Training a neural network-based biomedical named entity recognition (BioNER) model usually requires extensive and costly human annotations. While several studies have employed multi-task learning with multiple BioNER datasets to reduce human effort, this approach does not consistently yield performance improvements and may introduce label ambiguity in different biomedical corpora. We aim to tackle those challenges through transfer learning from easily accessible resources with fewer concept overlaps with biomedical datasets. In this paper, we proposed GERBERA, a simple-yet-effective method that utilized a general-domain NER dataset for training. Specifically, we performed multi-task learning to train a pre-trained biomedical language model with both the target BioNER dataset and the general-domain dataset. Subsequently, we fine-tuned the models specifically for the BioNER dataset.
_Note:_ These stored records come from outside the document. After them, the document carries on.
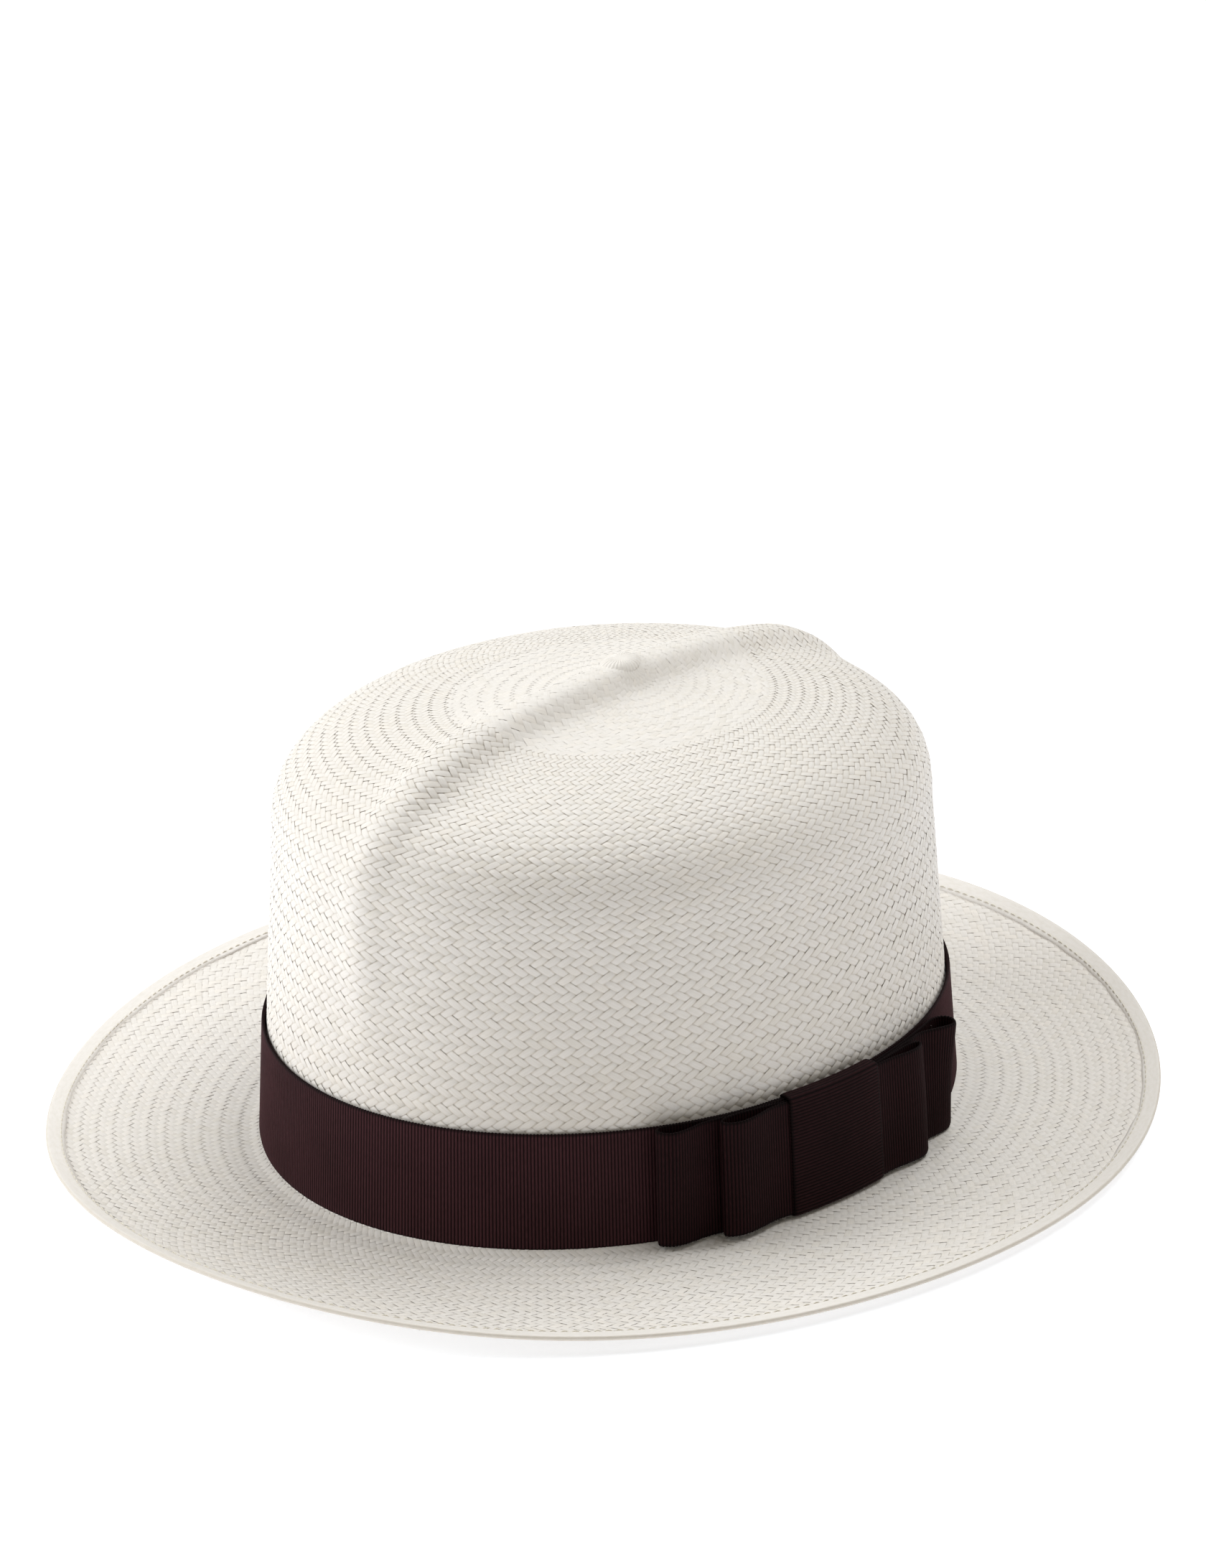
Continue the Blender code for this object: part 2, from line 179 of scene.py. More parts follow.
# Each loop's reach along the band, and how far it stands open at its top and at its bottom.
LONG_LOOP_RIGHT = (math.radians(30.3), 6.0 * MM, 2.0 * MM)
LONG_LOOP_LEFT = (math.radians(30.5), 4.4 * MM, 3.4 * MM)
SHORT_LOOP_RIGHT = (math.radians(19.7), 2.8 * MM, 2.6 * MM)
SHORT_LOOP_LEFT = (math.radians(20.5), 4.2 * MM, 3.2 * MM)
LOOP_RIPPLE = 0.05                     # ripple of the loops, as a share of how far they stand out
LOOP_WAVE = 0.01                       # wave of their edges, as a share of the ribbon's width

# Leather sweatband and its small bow.
LEATHER = 0.8 * MM
LEATHER_SLACK = 0.4 * MM
SWEATBAND_OUT = -GAP - LEATHER / 2
THREAD_RADIUS = 0.25 * MM
THREAD_SINK = 0.35 * MM                # how deep the leather's stitches are pulled into it
THREAD_OUT = -GAP - LEATHER - GAP - THREAD_RADIUS + THREAD_SINK
STITCH_ARCH = 0.3 * MM
HEM_THREAD_RADIUS = 0.16 * MM
HEM_STITCHES = 330
LEATHER_STITCHES = 260
SMALL_RIBBON_WIDTH = 5.0 * MM
SMALL_KNOT_HALF_ANGLE = math.radians(1.5)
SMALL_LOOP_REACH = math.radians(7.0)
SMALL_LOOP_OPENING = 2.0 * MM
SMALL_KNOT_BACK_OUT = -GAP - LEATHER - GAP - RIBBON / 2
SMALL_LOOP_OUT = SMALL_KNOT_BACK_OUT - LAYER
SMALL_KNOT_FRONT_OUT = SMALL_LOOP_OUT - 2 * LAYER

# Camera, as the photograph sees the hat.
CAMERA_AZIMUTH = math.radians(40.58)
CAMERA_ELEVATION = math.radians(24.05)
CAMERA_DISTANCE = 2.0
CAMERA_LENS = 174.3
AIM = Vector((0.0, CENTRE, 48.4 * MM))
LOOK_ABOVE_AIM = 38.2 * MM
LOOK_LEFT_OF_AIM = 2.2 * MM

# Floor and lights.
FLOOR_HALF_WIDTH = 4.0
LIGHT_COLOUR = (0.95, 0.98, 1.0)
SURROUNDING_COLOUR = (1.0, 0.95, 0.86, 1.0)
SURROUNDING_STRENGTH = 0.30


# Shape of the hat. Angles, heights and shares are arrays that broadcast together.

def smooth_step(low, high, value):
    """0 below low, 1 above high, and an S-shaped rise between them."""
    share = np.clip((value - low) / (high - low), 0.0, 1.0)
    return share * share * (3 - 2 * share)


def unit(vectors):
    return vectors / np.linalg.norm(vectors, axis=-1, keepdims=True)


def stacked(x, y, z):
    """Vectors from three values that broadcast together."""
    return np.stack(np.broadcast_arrays(x, y, z), axis=-1).astype(float)


def outward(angle):
    """Horizontal direction away from the head."""
    return unit(stacked(np.sin(angle) / HALF_WIDTH, -np.cos(angle) / HALF_LENGTH, 0.0))


def oval_point(right, back, height):
    """Point at a height, at shares of the crown's half width and half length from its middle."""
    scale = 1 - CROWN_TAPER * np.minimum(height, SHOULDER_HEIGHT)
    y = HALF_LENGTH * scale * back + CROWN_LEAN * height
    return stacked(HALF_WIDTH * scale * right, y + CENTRE, height - TOP_TILT * y * height)


def wall_point(angle, height, out=0.0):
    """Point on the crown's wall, or at a distance out of it."""
    return oval_point(np.sin(angle), -np.cos(angle), height) + outward(angle) * np.expand_dims(out, -1)


def ridge_rise(point, share, height):
    """How far the ridge, its creases and the button lift the straw at points of the crown."""
    is_front = point[..., 1] < CENTRE
    over_band = smooth_step(BAND_TOP, SHOULDER_HEIGHT, height)
    crease = np.where(is_front, FRONT_CREASE_RISE, BACK_CREASE_RISE)
    back_fall = np.where(is_front, 0.0, smooth_step(0.0, RIDGE_LOW_AT_BACK_BY, share))
    top = RIDGE_RISE + (RIDGE_RISE_AT_BACK - RIDGE_RISE) * back_fall
    crest = (top + (crease - top) * smooth_step(CREASE_FROM, 1.0, share)) * over_band
    bend = np.where(is_front, RIDGE_BEND, 0.0) * smooth_step(RIDGE_BENDS_FROM, 1.0, share)
    aside = np.abs(point[..., 0] - bend)
    flank = 1 / (1 + (aside / RIDGE_HALF_WIDTH) ** RIDGE_FLANK_POWER)
    keel = np.where(is_front, FRONT_KEEL_RISE, 0.0) * smooth_step(KEEL_FROM, 1.0, share) * over_band
    keel = keel * np.maximum(0.0, 1 - aside / FRONT_KEEL_REACH) ** KEEL_POWER
    from_button = np.hypot(point[..., 0], point[..., 1] - BUTTON_SET_BACK) / BUTTON_RADIUS
    return crest * flank + keel + BUTTON_RISE * np.exp(-from_button ** 4)


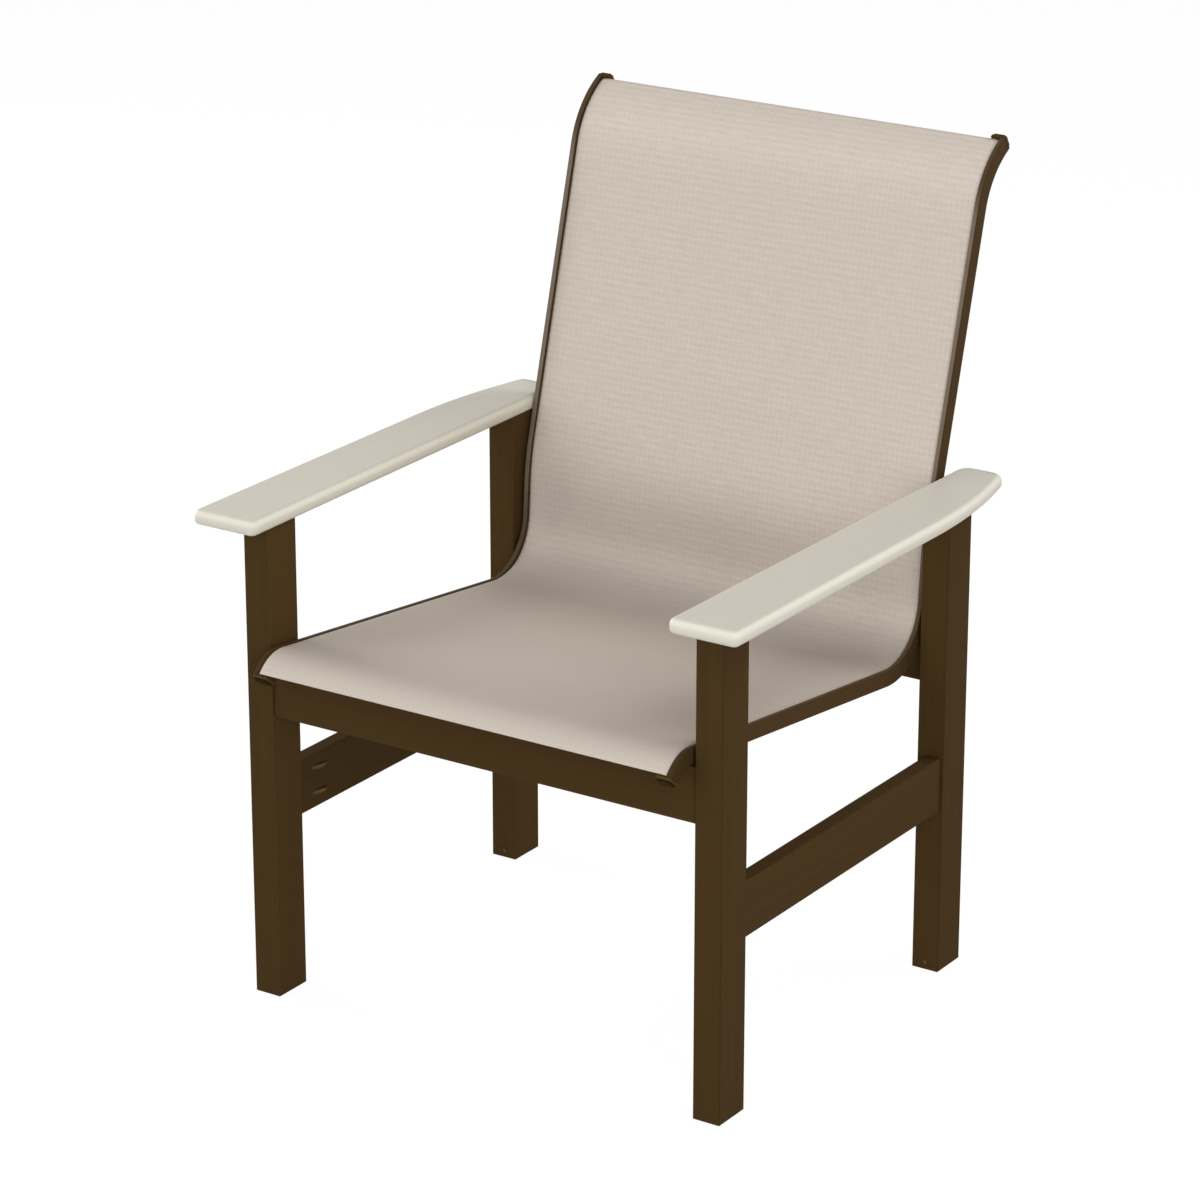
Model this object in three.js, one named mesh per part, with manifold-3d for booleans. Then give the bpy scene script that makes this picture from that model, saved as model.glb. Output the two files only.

We systematically evaluated GERBERA on five datasets of eight entity types, collectively consisting of 81,410 instances. Despite using fewer biomedical resources, our models demonstrated superior performance compared to baseline models trained with multiple additional BioNER datasets. Specifically, our models consistently outperformed the baselines in six out of eight entity types, achieving an average improvement of 0.9% over the best baseline performance across eight biomedical entity types sourced from five different corpora. Our method was especially effective in amplifying performance on BioNER datasets characterized by limited data, with a 4.7% improvement in F1 scores on the JNLPBA-RNA dataset.

6/21/2024